Moses now briefly relates the closing years of Abraham’s life. This period from the marriage of Isaac to the death of Abraham lasted 35 years.
Objections have been raised to the view that Abraham married Keturah only after Sarah was dead, because of the difficulty of explaining how Abraham could beget children in his extreme old age. How could he who needed to be strengthened at the age of one hundred to father Isaac, and could only have a child by God’s miraculous intervention; how could be then beget several other children in an apparently natural way at an even more extreme age? Some conclude that although the narrative separates the two events, in fact Keturah was taken as wife at the same time as Sarah. But if Keturah’s children were conceived naturally, then it must have been before Isaac was conceived when ‘his own body [was] now [as good as] dead’ (Romans 4:19). Abraham was about eighty-six when Ishmael was conceived, and this must be near to an upper limit on the age at which he could conceive naturally. But if other children already existed, then, given his desire to have a seed in fulfilment of the promise, why were these children of Keturah not mentioned (Genesis 17:18)?
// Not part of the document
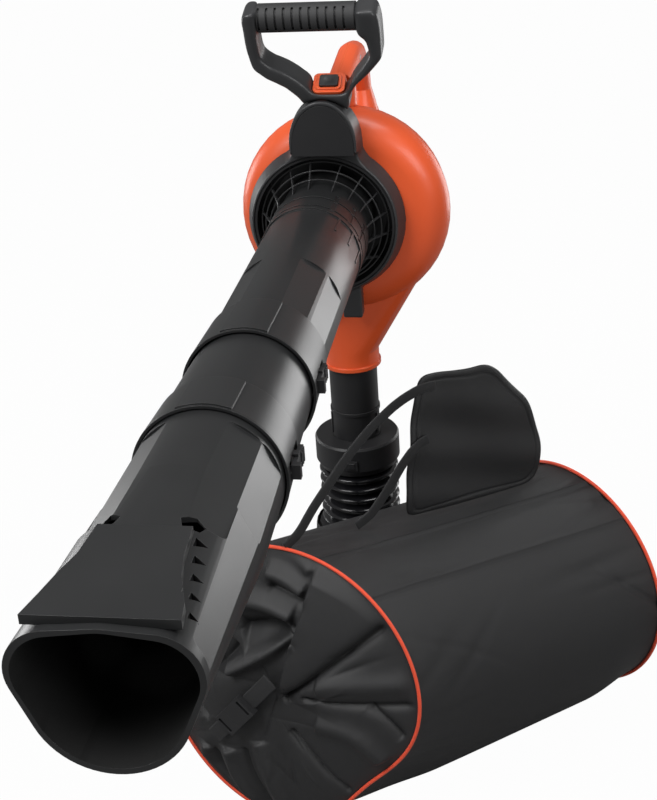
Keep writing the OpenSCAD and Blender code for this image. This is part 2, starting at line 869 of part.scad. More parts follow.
module bag_cuff() {
    color(black) at_outlet(hose_bottom + cuff_h) difference() {
        union() {
            cylinder(h = cuff_h, r = cuff_r - 3);
            cylinder(h = 4, r = cuff_r);
        }
        translate([0, 0, -1]) cylinder(h = cuff_h + 2, r = hose_r - 14);
    }
}

// ---- bag ----

// Directions that the two end faces of the bag look along
left_turn = 70;
right_turn = 48;
end_bulge = 66;
end_out = [-cos(left_turn), -sin(left_turn), 0];
far_out = [cos(right_turn), sin(right_turn), 0];
bag_along = [cos(bag_turn), sin(bag_turn), 0];
ground_cut = 4;

module bag_disc(p, r, turn, t) {
    translate(p) rotate([0, 90, turn]) cylinder(h = t, r = r, center = true, $fn = 64);
}

module below_ground(more = 0) {
    translate([-600, -700, -ground_z - 100]) cube([1400, 1400, 100 + ground_cut + more]);
}

module bag_body() {
    color(fabric) difference() {
        union() {
            hull() {
                bag_disc(bag_a, bag_r, left_turn, 4);
                bag_disc(bag_b, bag_far_r, right_turn, 4);
            }
            at_outlet(ground_z - 60)
                cylinder(h = ground_z - 60 - hose_bottom - cuff_h - clear, r = cuff_r + 3);
        }
        at_outlet(hose_bottom + cuff_h + clear) cylinder(h = 200, r = cuff_r + 2);
        below_ground();
    }
}

module bag_end() {
    color(fabric) difference() {
        hull() {
            bag_disc(bag_a + 2.6 * end_out, bag_r - 11.5, left_turn, 0.6);
            bag_disc(bag_a + end_bulge * end_out + [0, 0, -20], bag_r - 70, left_turn, 2);
        }
        below_ground();
    }
}

// A cord round the rim that ends where the bag lies flat
module piping_ring(p, r, turn) {
    ring_r = r + 0.6;
    gap = acos((r - ground_cut - piping_r - clear) / ring_r);
    translate(p) rotate([90, 0, turn + 90])
        rotate([0, 0, gap - 90]) rotate_extrude(angle = 360 - 2 * gap)
            translate([ring_r, 0]) circle(piping_r, $fn = 48);
}

module piping_left() {
    color(orange) piping_ring(bag_a + (piping_r + 2.6) * end_out, bag_r, left_turn);
}

module piping_right() {
    color(orange) piping_ring(bag_b + (piping_r + 2.6) * far_out, bag_far_r, right_turn);
}

pad_t = 12;
bag_drop = 2 * (bag_r - bag_far_r) / bag_len;

// Local x runs along the bag and local y runs up, from the top of the closure end
module harness_pad() {
    color(fabric) translate(bag_a + [0, 0, bag_r + 0.6]) rotate([90, 0, bag_turn])
        linear_extrude(pad_t) polygon([
            [163, -bag_drop * 163], [172, 60], [178, 100], [190, 152], [202, 172], [238, 170],
            [250, 160], [288, 158], [304, 152], [358, 90], [380, 26], [372, -bag_drop * 372]]);
}

// A point from the top of the closure end: along the bag, out of the pad's face, and up
function bag_point(along, out, up) = bag_a + along * bag_along
    + out * [sin(bag_turn), -cos(bag_turn), 0] + [0, 0, bag_r + up];

module strap_run(pts) {
    for (i = [0:len(pts) - 2])
        hull()
            for (p = [pts[i], pts[i + 1]])
                translate(p) rotate([0, 30, bag_turn]) cube([strap_w, strap_t, strap_t], center = true);
}

strap_w = 16;
strap_t = 3;
strap_out = pad_t + clear + strap_t / 2;
strap_rest = strap_w / 2 * sin(30) + strap_t / 2 * cos(30) + clear;

module strap_left() {
    color(fabric) strap_run([
        bag_point(204, strap_out + 1, 160), bag_point(189, strap_out + 1, 166), bag_point(160, 6, 158),
        bag_point(122, 2, 136), bag_point(86, 0, 104), bag_point(32, 0, 41),
        bag_point(10, 0, strap_rest - 10 * bag_drop + 0.2)]);
}

module strap_right() {
    color(fabric) strap_run([
        bag_point(192, strap_out, 92), bag_point(166, strap_out, 78), bag_point(140, 6, 30),
        bag_point(113, 0, strap_rest - 113 * bag_drop + 0.2)]);
}

buckle_w = 30;
buckle_t = 12;
buckle_turn = [0, -50, left_turn - 90];
buckle_side = 56;
buckle_drop = 32;
web_t = 3;

// Local x runs up along the closure webbing and local y points into the bag
module buckle_place() {
    side = [-sin(left_turn), cos(left_turn), 0];
    translate(bag_a + (end_bulge + 1 + clear + buckle_t / 2) * end_out
        + buckle_side * side + [0, 0, -buckle_drop])
        rotate(buckle_turn) children();
}

module buckle_slot(x) {
    translate([x, -buckle_t, -buckle_w / 2 + 4]) cube([4, 2 * buckle_t, buckle_w - 8]);
}

module buckle_socket() {
    color(black) buckle_place() difference() {
        translate([0, -buckle_t / 2, -buckle_w / 2]) cube([34, buckle_t, buckle_w]);
        translate([-1, -3.5, -buckle_w / 2 + 4]) cube([24, 7, buckle_w - 8]);
        buckle_slot(27);
    }
}

module buckle_plug() {
    color(black) buckle_place() difference() {
        union() {
            translate([-20 - clear, -buckle_t / 2, -buckle_w / 2]) cube([20, buckle_t, buckle_w]);
            for (z = [-buckle_w / 2 + 4.5, -2.5, buckle_w / 2 - 9.5])
                translate([-1, -3.2, z]) cube([z == -2.5 ? 12 : 20, 6.4, 5]);
        }
        buckle_slot(-17);
    }
}

module webbing(x, l) {
    color(fabric) buckle_place() translate([x, buckle_t / 2 - web_t, -buckle_w / 2 + 4 + clear])
        cube([l, web_t, buckle_w - 8 - 2 * clear]);
}

module closure_strap() {
    webbing(34 + clear, 52);
}

module plug_strap() {
    webbing(-20 - 2 * clear - 34, 34);
}

// ---- power inlet ----

module power_inlet() {
    color(black) translate([17, motor_y1 + 26 + clear, 0]) rotate([-90, 0, 0]) difference() {
        rounded_plate(30, 22, 14, 5);
        translate([0, 0, 4]) rounded_plate(24, 16, 20, 4);
        for (s = [-1, 1]) translate([s * 5, 0, 1]) cylinder(h = 30, r = 1.2);
    }
}

place() volute_front();
place() volute_rear();
place() intake_bracket();
place() bracket_panel();
place() intake_bowl();
place() tube_guard();
place() upper_tube();
place() upper_coupling();
place() middle_tube();
place() lower_coupling();
place() lower_tube();
place() scraper_plate();
place() latch_mounts();
place() upper_latch();
place() lower_latch();
place() handle_frame();
place() grip_sleeve();
place() switch_platform();
place() thumb_switch();
place() rear_handle_left();
place() rear_handle_right();
place() handle_screws();
place() motor_housing();
place() motor_cover();
place() stator();
place() rotor_core();
place() motor_shaft();
place() front_bearing();
place() rear_bearing();
place() commutator();
place() brushes();
place() impeller();
place() fan_nut();
place() outlet_tube();
place() outlet_collar();
place() collar_button();
place() bellows_hose();
place() bag_cuff();
place() bag_body();
place() bag_end();
place() piping_left();
place() piping_right();
place() harness_pad();
place() strap_left();
place() strap_right();
place() closure_strap();
place() buckle_socket();
place() buckle_plug();
place() plug_strap();
place() power_inlet();
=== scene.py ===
# Leaf blower and garden vacuum with its collecting bag: finishes and cloth round the fixed CAD frame.
import json
import math
import random

import bmesh
import bpy
import numpy as np
from mathutils import Matrix, Vector

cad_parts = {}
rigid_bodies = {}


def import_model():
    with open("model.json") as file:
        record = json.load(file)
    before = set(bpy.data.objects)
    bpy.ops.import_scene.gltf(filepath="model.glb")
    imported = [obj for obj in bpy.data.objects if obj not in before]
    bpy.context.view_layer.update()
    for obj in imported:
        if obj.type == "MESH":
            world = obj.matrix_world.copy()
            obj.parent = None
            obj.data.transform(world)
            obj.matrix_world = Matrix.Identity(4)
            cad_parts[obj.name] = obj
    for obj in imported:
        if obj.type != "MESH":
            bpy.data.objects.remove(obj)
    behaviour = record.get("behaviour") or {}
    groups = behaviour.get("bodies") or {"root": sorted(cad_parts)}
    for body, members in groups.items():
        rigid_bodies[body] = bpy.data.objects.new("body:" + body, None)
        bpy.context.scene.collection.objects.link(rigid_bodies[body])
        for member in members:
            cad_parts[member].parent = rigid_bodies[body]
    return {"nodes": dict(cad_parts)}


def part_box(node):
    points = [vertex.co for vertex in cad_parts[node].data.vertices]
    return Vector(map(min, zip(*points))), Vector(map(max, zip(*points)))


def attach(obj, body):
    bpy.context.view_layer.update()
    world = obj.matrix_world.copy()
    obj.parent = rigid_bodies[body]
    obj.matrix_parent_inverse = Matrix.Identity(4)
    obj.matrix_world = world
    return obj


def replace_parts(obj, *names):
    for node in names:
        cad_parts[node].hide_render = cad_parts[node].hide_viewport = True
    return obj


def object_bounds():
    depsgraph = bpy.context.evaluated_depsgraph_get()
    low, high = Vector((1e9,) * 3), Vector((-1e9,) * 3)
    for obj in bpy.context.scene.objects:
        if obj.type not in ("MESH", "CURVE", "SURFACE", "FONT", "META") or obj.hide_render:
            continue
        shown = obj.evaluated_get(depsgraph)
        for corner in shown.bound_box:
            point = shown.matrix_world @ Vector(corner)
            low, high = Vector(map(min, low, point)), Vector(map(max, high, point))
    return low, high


for stray in list(bpy.data.objects):
    bpy.data.objects.remove(stray)
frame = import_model()
bpy.context.view_layer.update()
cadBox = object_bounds()
nodes = frame["nodes"]
print("frame loaded:", len(nodes), "nodes")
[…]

Sarah would not have suggested Abraham take Hagar if other children were already alive. The suggestion that Moses reordered events here is speculation without any solid basis, and sullies Abraham’s character unnecessarily. The best explanation is that the change that God worked in him in order for him to beget Isaac had some permanent effect on his body so that he could later bear other children naturally.
But was it right for Abraham to remarry? Evidently if he was able to bear another six children he was not as decrepit as some imagine. The Scripture does not forbid remarriage after the death of a wife. Who is to say what need he had of companionship in living the itinerant life that God had called him to?